2012年2月9日木曜日

映画評 J・エドガー

 イーストウッド監督、ディカプリオ主演という珠玉のコラボレーションの話題作。
 J・エドガーという、FBIを作りあげた男の一生を描いた作品。私はこの映画を見るまで、こういう人物がいたことを知らなかったのだが…そういう人にはお勧めできない。外国人が何の予備知識もナシに織田信長の映画を見るようなものだ。エドガーについてある程度の知識を得てから見ることをお勧めする。

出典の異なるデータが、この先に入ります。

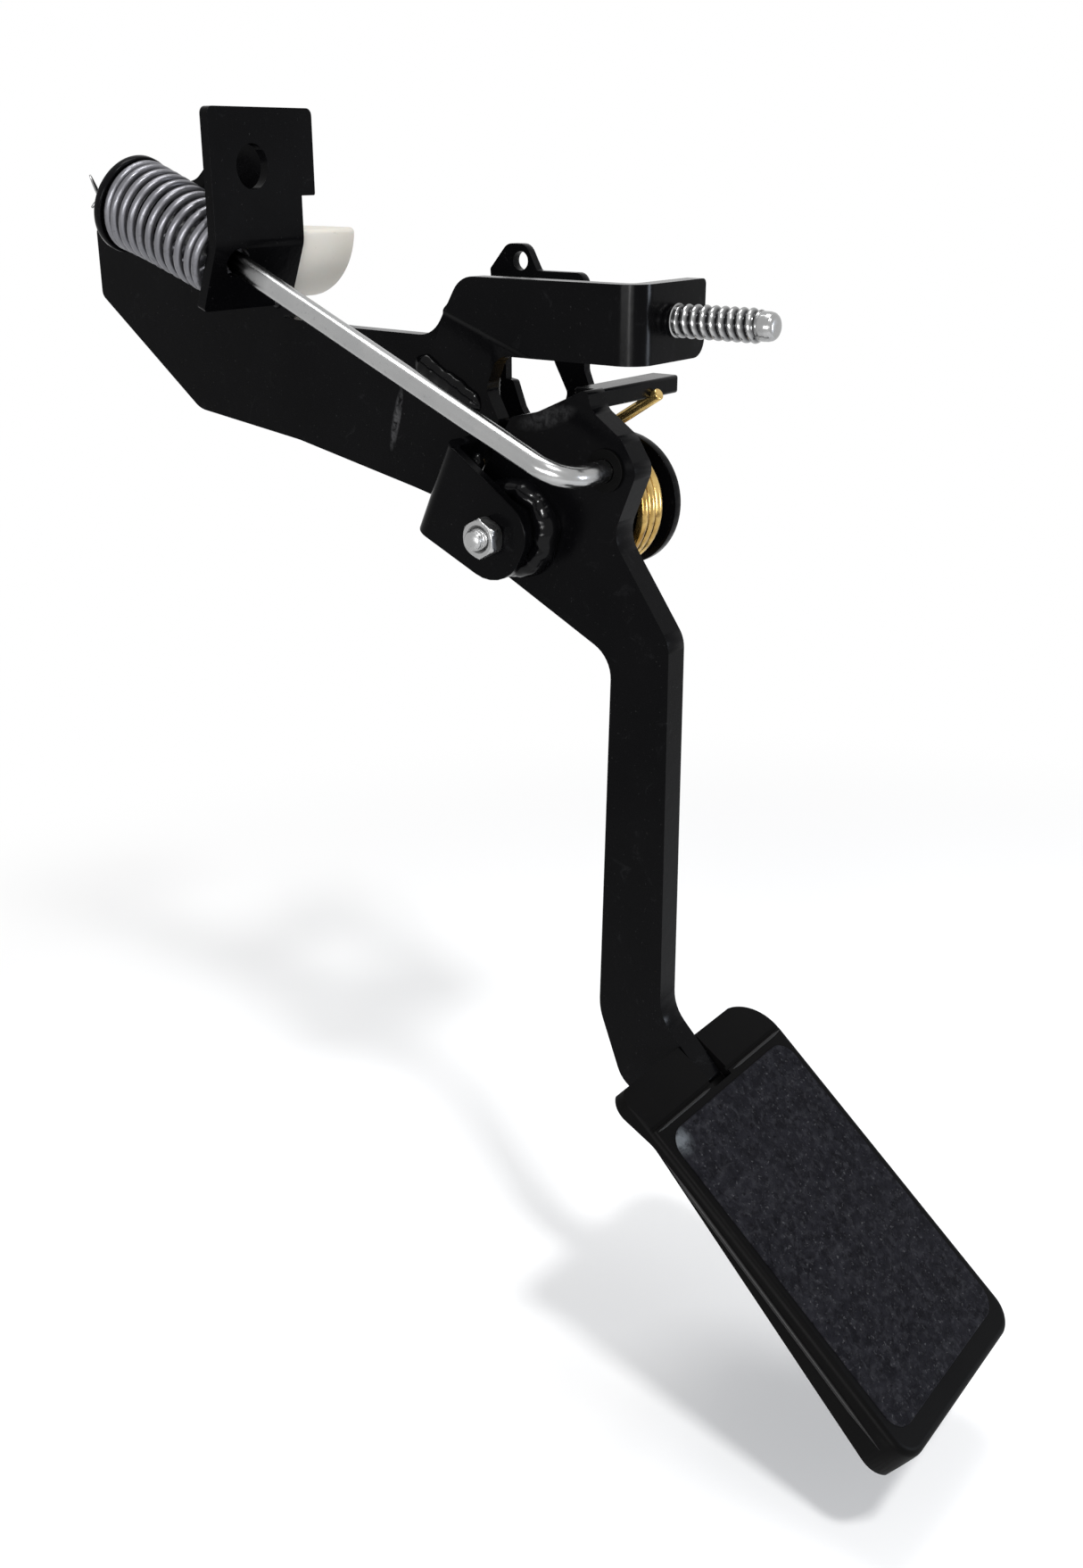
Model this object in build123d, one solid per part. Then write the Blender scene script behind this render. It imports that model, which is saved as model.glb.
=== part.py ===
from build123d import *
from math import asin, atan, atan2, cos, degrees, hypot, radians, sin, tan
import os

# Accelerator pedal: a hanging lever on a welded sheet metal bracket, with a pull rod,
# a compression spring on the rod and a torsion spring on the pivot.
# Millimetres. +X runs along the pivot, +Y is away from the driver, +Z is up.
# Every piece is drawn about the pivot axis, with the lever's mid plane at X = 0.
# The origin is then moved to the start of the stud's thread, just off the end flange.

os.makedirs("parts", exist_ok=True)

# stud and end flange
STUD_X = 15.0
STUD_Z = 56.5
STUD_D = 9.0
STUD_LENGTH = 29.5
STUD_RELIEF = 0.8
STUD_RELIEF_D = 7.6
STUD_SHANK_D = 10.0
STUD_CHAMFER = 0.6
DOG_D = 7.4
DOG_LENGTH = 6.4
DOG_ROUND = 1.6
STUD_HEAD_D = 14.0
STUD_HEAD_T = 2.4

# main plate
PLATE_T = 5.0
PLATE_X = -4.0
PLATE_BACK = PLATE_X + PLATE_T
ARM_TOP = 66.4
WEB_TOP = 102.0
ARM_LOW = 46.1
FLANGE_Y = -38.2
FLANGE_END_X = 28.6
BEND_R = 7.0
FLANGE_TOP_R = 1.5
FLANGE_LOW_R = 5.0
CREASE_START = (24.5, 60.3)
CREASE_END = (-8.0, 47.2)
CREASE_W = 5.0
CREASE_H = 0.5
WELD_START = (36.2, 40.3)
WELD_END = (14.6, 31.6)
WELD_W = 7.6
WELD_H = 1.4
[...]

 二つの時代を行ったり来たりするかたちで話は進む。一つはFBI創世記から発展期で、エドガーが若い時期の話。もう一つは1960年代後半のエドガーの晩年期だ。ただ、この行ったり来たりが、アメリカの歴史の知識が乏しい私にはややこしく、状況が把握しづらいシーンが多々あった。要するにわかりにくいのだ。

 エドガーという人物の存在は知らなかったのだが、なるほどなかなか興味深い人物だ。ただ、映画にするほどインパクトのある一生かというと…ちょっと疑問である。感銘を受けるような映画ではなかった。冒頭にも書いたように、エドガーについてある程度知識や興味がある人が見て、初めて楽しめる映画だと思う。

 ディカプリオの演技はよかった。壮年の人物を演じるには、もっともよい時期なのかもしれない。迫力があった。相棒役のアーミー・ハマーも(この映画で初めて知った俳優さんだが)ハマっていた。この二人の演技は見る価値ありかな。